There is, however, a chance that even another LTRO, to follow the December and February operations, may not work. The LTROs saved Spanish debt from slumping in value because Spanish banks used much of the money they borrowed through the operations to buy government bonds. But two big Spanish banks, Santander and BBVA, have said they cannot buy further Spanish sovereign debt because it will push them over their risk concentration limits. Other Spanish banks — all the more nervous about their balance sheets following S&P’s sweeping downgrade of 11 of them on Monday — cannot be far behind.

For those institutional investors who fear there is no limit to how far Spanish debt will fall, Bunds remain a useful antidote. Even though German ten-year bonds are at historically low levels — closing on Monday at 1.67 percent — Nomura still sees them as attractive if there is only a slight rise in yield. In a note on the consequences of the Spanish sovereign downgrade, Guy Mandy, fixed income strategist in London, recommends responding to the continuing euro zone crisis by buying 10-year German bonds when yields are 1.75 percent or above.

Nomura’s interest in Bunds is based on a potentially apocalyptic outlook for the euro zone. Mandy believes that “absent a proportional policy response” from euro zone leaders to problems in Spain and elsewhere, “euro breakup remains more probable than possible.”

It is also possible, though, to put a sunnier sheen on the events of the past six months. The ECB’s first LTRO very effectively pushed down bond yields — and the ECB is probably prepared to make use, again, of a measure that has worked in the past. Moreover, every euro zone country troubled by debt fears in late 2011 has managed to respond by pushing through tax cuts and economic reforms, often to labor markets, that no electorate would have countenanced even a few years ago. For the moment these reforms, which should boost growth in the longer term, stand. Most importantly, whenever the currency union has looked on the verge of breaking up, policymakers have responded with enough to keep it going — even if they have not done enough to keep it growing, in the eyes of the increasing number of critics calling for a tempering of fiscal austerity.
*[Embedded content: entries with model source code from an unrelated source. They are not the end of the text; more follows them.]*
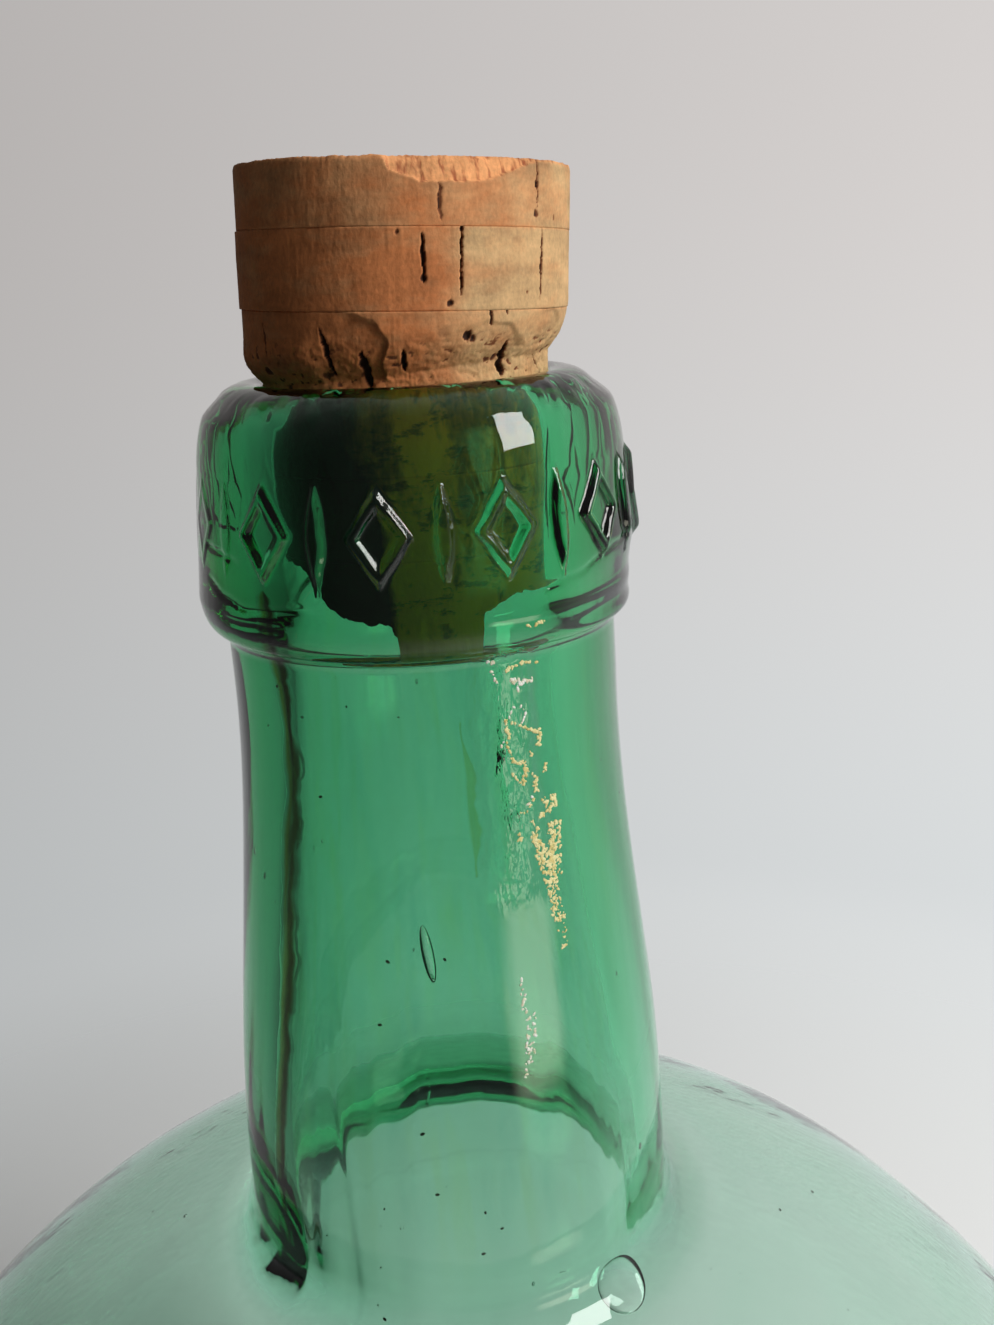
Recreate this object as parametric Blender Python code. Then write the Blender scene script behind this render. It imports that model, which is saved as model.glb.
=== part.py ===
"""Green glass demijohn with a pressed collar and a cork stopper glued up from round layers.

Metres, +Z up. The origin is the centre of the ring that the bottle rests on, and Z is the
axis of the bottle. The stopper slides out along +Z.
"""

import math

import bmesh
import bpy
from mathutils import Matrix, Vector

# Facets round every turned piece, so that neighbours' facets lie behind each other
FACETS = 48

# Clearance between pieces that touch
FIT_GAP = 0.0003
# How far a cutter or a raised figure runs past the face that it crosses
OVERRUN = 0.002

# Belly and shoulder, outside
BELLY_RADIUS = 0.121
BELLY_LINE_HEIGHT = 0.112
SHOULDER_RISE = 0.115
LOWER_SIDE_RADIUS = 0.160
HEEL_RADIUS = 0.012
BELLY_WALL = 0.0024

# Base
FOOT_WIDTH = 0.007
PUNT_HEIGHT = 0.018
BASE_WALL = 0.005
INNER_HEEL_RADIUS = 0.016

# Lip above the crease. Every wall round the stopper is measured out from the mouth
MOUTH_RADIUS = 0.0184
MOUTH_ROUND_HEIGHT = 0.002
LIP_HEIGHT = 0.0305
LIP_WALL = 0.0054
LIP_ROUND_HEIGHT = 0.006
LIP_CREST_WIDTH = 0.0024

# Neck, from the shoulder's crown up to the crease under the collar
NECK_LENGTH = 0.0885
NECK_SWELL_LENGTH = 0.077
NECK_TOP_WALL = 0.0078
NECK_BASE_WALL = 0.0042
# How much narrower the bore is at the crease than at the mouth, and how much it widens below
BORE_TAPER = 0.0008
BORE_SPREAD = 0.0096
FLARE_HEIGHT = 0.006
FLARE_WIDTH = 0.008

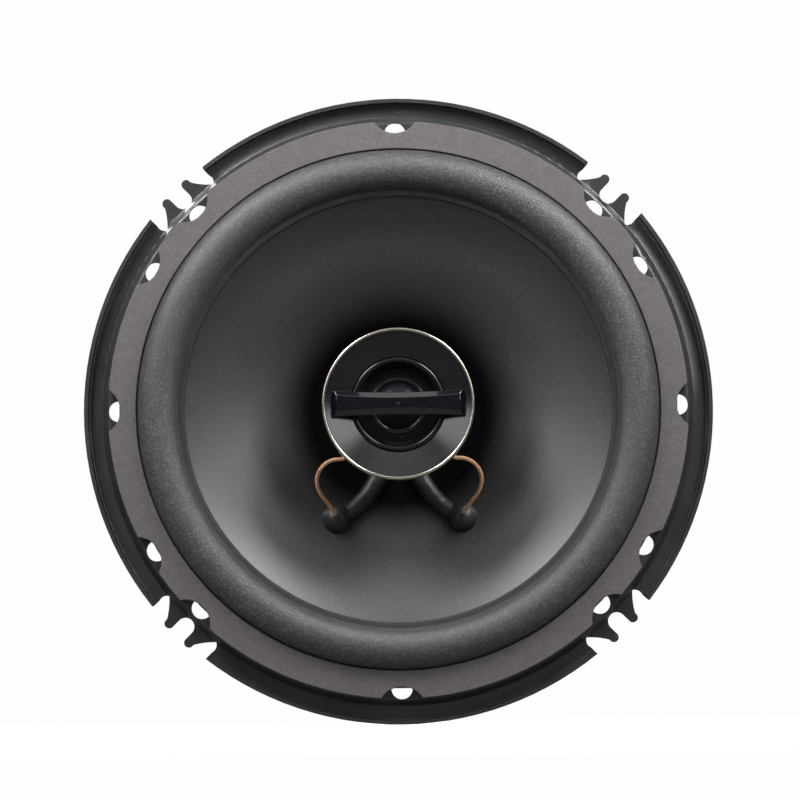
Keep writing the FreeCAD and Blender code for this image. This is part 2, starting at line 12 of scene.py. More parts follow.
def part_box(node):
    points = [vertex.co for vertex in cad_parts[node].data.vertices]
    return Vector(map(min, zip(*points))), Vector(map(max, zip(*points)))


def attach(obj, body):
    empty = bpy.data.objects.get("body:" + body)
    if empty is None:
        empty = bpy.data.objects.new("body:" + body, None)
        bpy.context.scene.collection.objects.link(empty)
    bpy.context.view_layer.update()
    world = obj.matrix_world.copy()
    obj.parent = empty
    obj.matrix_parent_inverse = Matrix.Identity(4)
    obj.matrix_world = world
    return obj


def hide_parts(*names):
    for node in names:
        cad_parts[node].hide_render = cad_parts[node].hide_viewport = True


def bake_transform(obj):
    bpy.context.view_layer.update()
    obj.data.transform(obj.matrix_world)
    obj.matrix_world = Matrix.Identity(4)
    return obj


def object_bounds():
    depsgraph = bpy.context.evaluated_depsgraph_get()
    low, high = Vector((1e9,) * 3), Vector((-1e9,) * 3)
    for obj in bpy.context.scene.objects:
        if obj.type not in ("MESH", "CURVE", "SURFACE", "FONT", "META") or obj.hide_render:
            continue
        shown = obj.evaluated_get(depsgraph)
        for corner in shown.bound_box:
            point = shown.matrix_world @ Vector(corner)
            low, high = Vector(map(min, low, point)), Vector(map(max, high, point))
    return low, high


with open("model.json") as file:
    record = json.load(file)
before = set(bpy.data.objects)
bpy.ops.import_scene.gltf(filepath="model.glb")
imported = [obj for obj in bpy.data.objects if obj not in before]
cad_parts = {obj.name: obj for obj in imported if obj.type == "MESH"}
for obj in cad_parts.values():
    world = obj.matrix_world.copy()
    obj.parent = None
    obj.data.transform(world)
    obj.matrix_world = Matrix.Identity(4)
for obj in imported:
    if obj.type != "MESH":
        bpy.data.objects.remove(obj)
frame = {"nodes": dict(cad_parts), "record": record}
bounds0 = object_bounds()

bl_info = {
    "name": "Coaxial Car Speaker",
    "version": (1, 0, 0),
    "blender": (4, 5, 0),
    "location": "View3D > Sidebar > Speaker",
    "description": "Builds the finishes, soft parts and studio of a coaxial car speaker",
    "category": "Object",
}

MM = 0.001
NODES = frame["nodes"]
FULL_TURN = 2 * math.pi
SHARP_ANGLE = math.radians(32)
BEVEL_ANGLE = math.radians(38)
BRIDGE_ANGLE = math.radians(16)

# Radii that several pieces share
ROLL_OUTER = 68.4 * MM
ROLL_INNER = 57.9 * MM
CONE_LIP = 57.1 * MM
SPIDER_FLAT_INNER = 15.5 * MM
SPIDER_FLAT_OUTER = 33.4 * MM

# The tweeter's dish falls away from its mouth to its rim
DISH_MOUTH = 12.5 * MM
DISH_MOUTH_DEPTH = -13.3 * MM
DISH_SLOPE = 2.3 / 6.4


# ---------------------------------------------------------------- settings

def length(name, description, default):
    return bpy.props.FloatProperty(
        name=name, description=description, default=default, unit="LENGTH", precision=5
    )


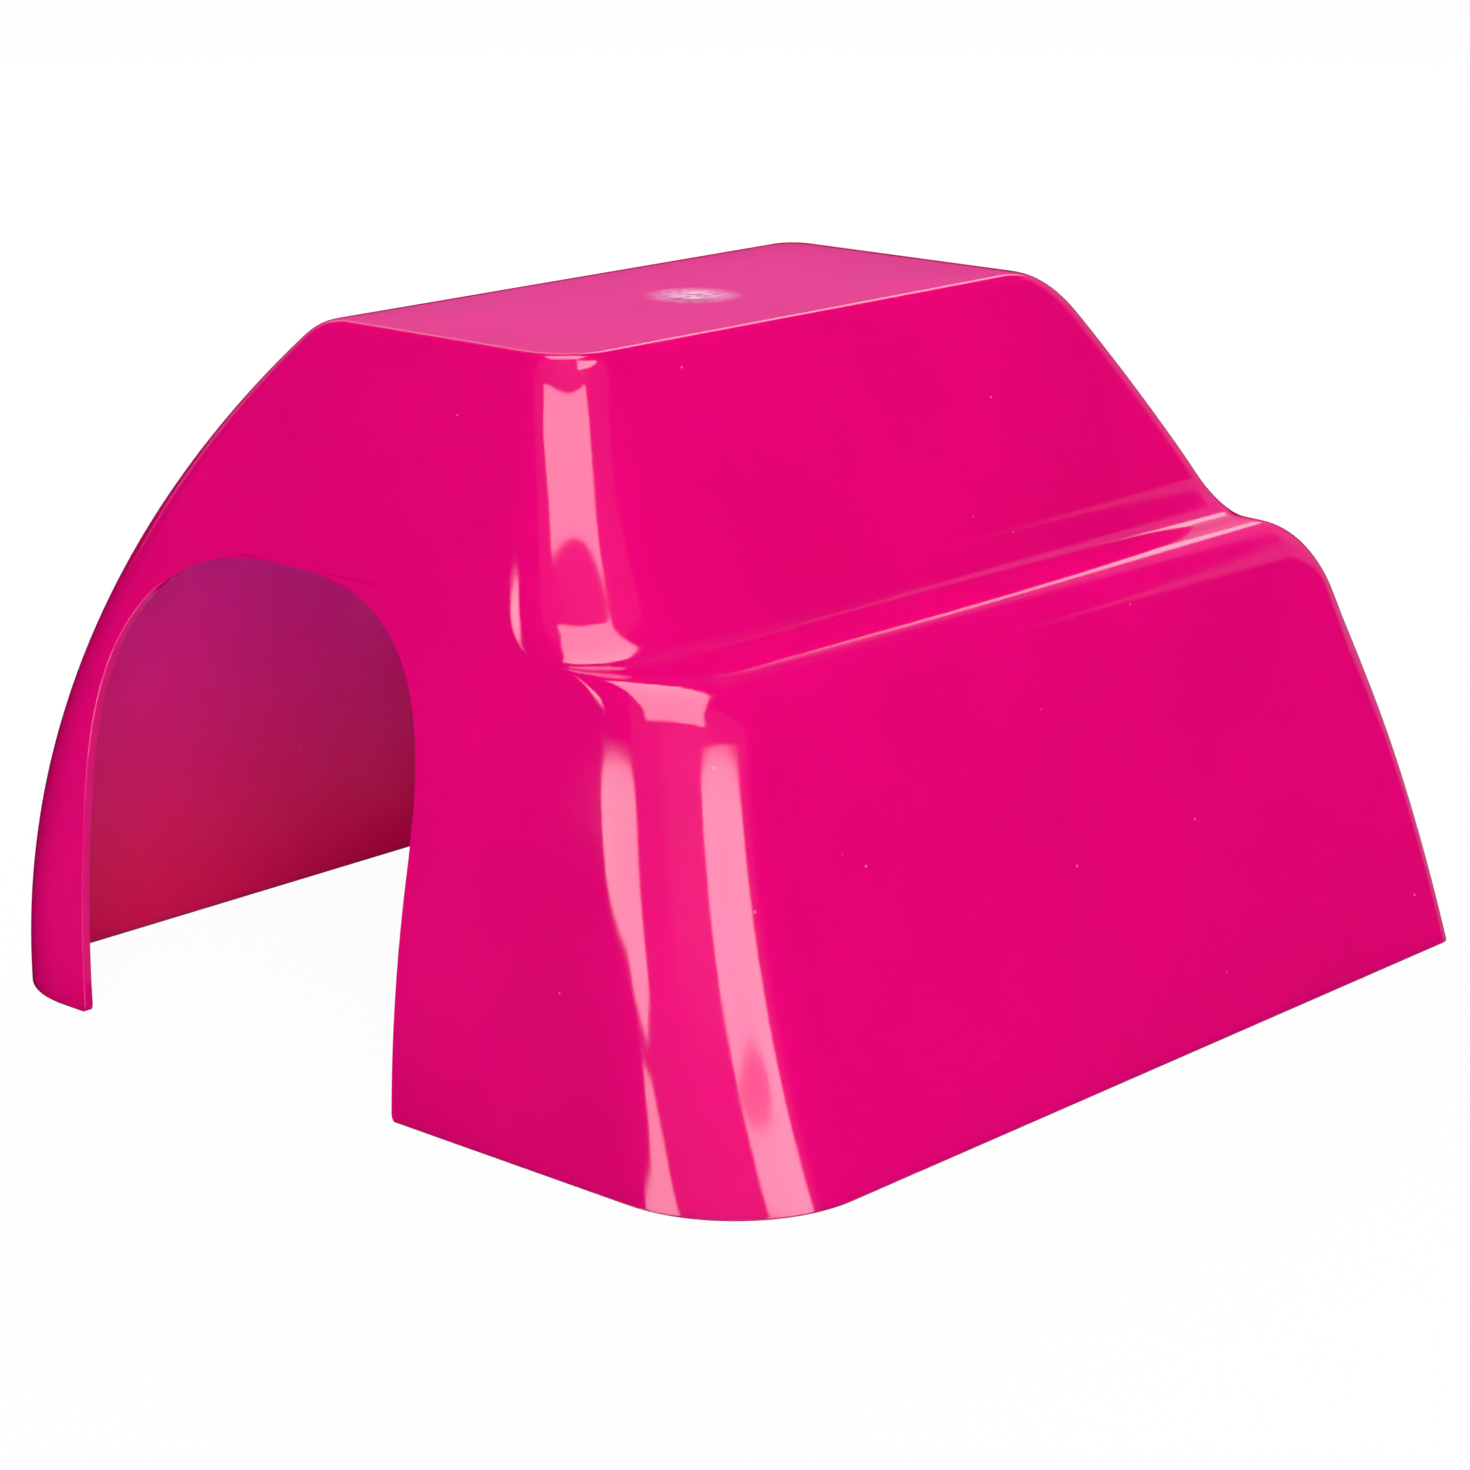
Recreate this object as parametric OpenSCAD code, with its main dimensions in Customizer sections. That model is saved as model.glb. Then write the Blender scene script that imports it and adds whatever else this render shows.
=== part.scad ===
// Guinea pig house moulded as one thin plastic shell with an open bottom.
// Frame: millimetres, the foot stands on z = 0 and its middle is at x = 0, y = 0.
// The doorway looks along -Y, the stepped side along +X, the bowed side along -X.

/* [Foot] */
// Length of the foot from the door wall to the back wall
foot_length = 260; // [250:1:275]
// Width of the foot from the bowed side to the stepped side
foot_width = 247; // [240:1:262]

/* [Roof] */
// Height of the flat roof above the floor
roof_height = 162; // [157:1:174]
// Length of the roof between its own sharp front and back edges
roof_length = 164.5; // [152:0.5:174]
// Distance of the roof's middle toward the door wall
roof_forward = 5; // [-4:0.5:12]
// Width of the roof between its sharp side edges
roof_width = 78; // [72:0.5:86]
// Distance of the roof's middle toward the stepped side
roof_sideways = -4.5; // [-8:0.5:2]
// Radius of the roof's front edge and of its edge to the stepped side
roof_edge_radius = 3; // [2.6:0.1:4.5]
// Radius of the roof's edge to the bowed side
roof_far_radius = 15.5; // [6:0.5:20]
// Radius of the roof's back edge
roof_back_radius = 22.5; // [10:0.5:26]

/* [Walls] */
// Thickness of the moulded wall
wall_thickness = 2.3; // [1.8:0.1:2.5]
// Bow of the far side wall away from a straight line
far_wall_bow = 16.5; // [10:0.5:22]
// Bow of the door wall away from a straight line
door_wall_bow = 11; // [5:0.5:14]
// Bow of the back wall away from a straight line
back_wall_bow = 11.5; // [5:0.5:16]

/* [Corners] */
// Plan radius of the two front corners at the foot
front_corner_foot_radius = 32.5; // [24:0.5:38]
// Plan radius of the bowed side's front corner at the roof
far_corner_roof_radius = 4; // [3.5:0.5:12]
// Plan radius of the stepped side's front corner at the step
near_corner_step_radius = 24; // [16:0.5:26]
// Plan radius of the stepped side's front corner at the roof
near_corner_roof_radius = 8.5; // [5:0.5:14]
// Plan radius of the two back corners
back_corner_radius = 6; // [4:0.5:12]

/* [Side step] */
// Distance from the middle to the step's sharp outer edge
step_outer_x = 92.5; // [88:0.5:97]
// Height of the step's sharp outer edge
step_height = 103.5; // [96:0.5:108]
// Width of the step between its sharp edges
step_width = 25.5; // [24:0.5:28]
// Rise of the step from its outer edge to its inner edge
step_rise = 0.9; // [0.4:0.1:2]
// Radius of the step's rounded outer edge
step_edge_radius = 15.5; // [8:0.5:17]
// Radius of the hollow between the step and the upper wall
step_hollow_radius = 16; // [8:0.5:17]
// Radius at which the step's back end rolls down into the back wall
step_back_radius = 16.5; // [8:0.5:20]

/* [Doorway] */
// Distance of the doorway's middle toward the stepped side, with the bowed side negative
doorway_sideways = -31; // [-34:0.5:-20]
// Width of the doorway at the floor
doorway_floor_width = 103; // [90:1:108]
// Width of the doorway where its arch springs
doorway_arch_width = 106.5; // [94:0.5:110]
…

If investors are optimistic about the euro zone, Spain may be the place for them to look. Its Ibex 35 equities index has recently traded at its lowest point since March 2009, in reaction to the recent slew of adverse news. The Ibex is now at a historically low price:earnings ratio of about 9.5 — compared with 17.5 for the S&P 500. The ratio was squeezed further on Monday after it fell 1.9 percent to close at 7,011.

Deutsche Bank strategists have identified the potential in a recent note — but remain wary of endorsing a Spanish strategy: “If one is looking for good news — if you truly believe that the resolve of the European leaders is higher than ever to keep the [euro] project alive, then these levels should be looked back on as very cheap entry points for Spanish company risk,” both equities and bonds. That is, however, a very big ‘if.’ “We first need some kind of growth strategy rather than extreme austerity and a more unconditionally supportive ECB,” says the note. “Only then may confidence return for Spanish corporate/equity risk.”

Investing in Spanish companies is not, in other words, for the faint-hearted.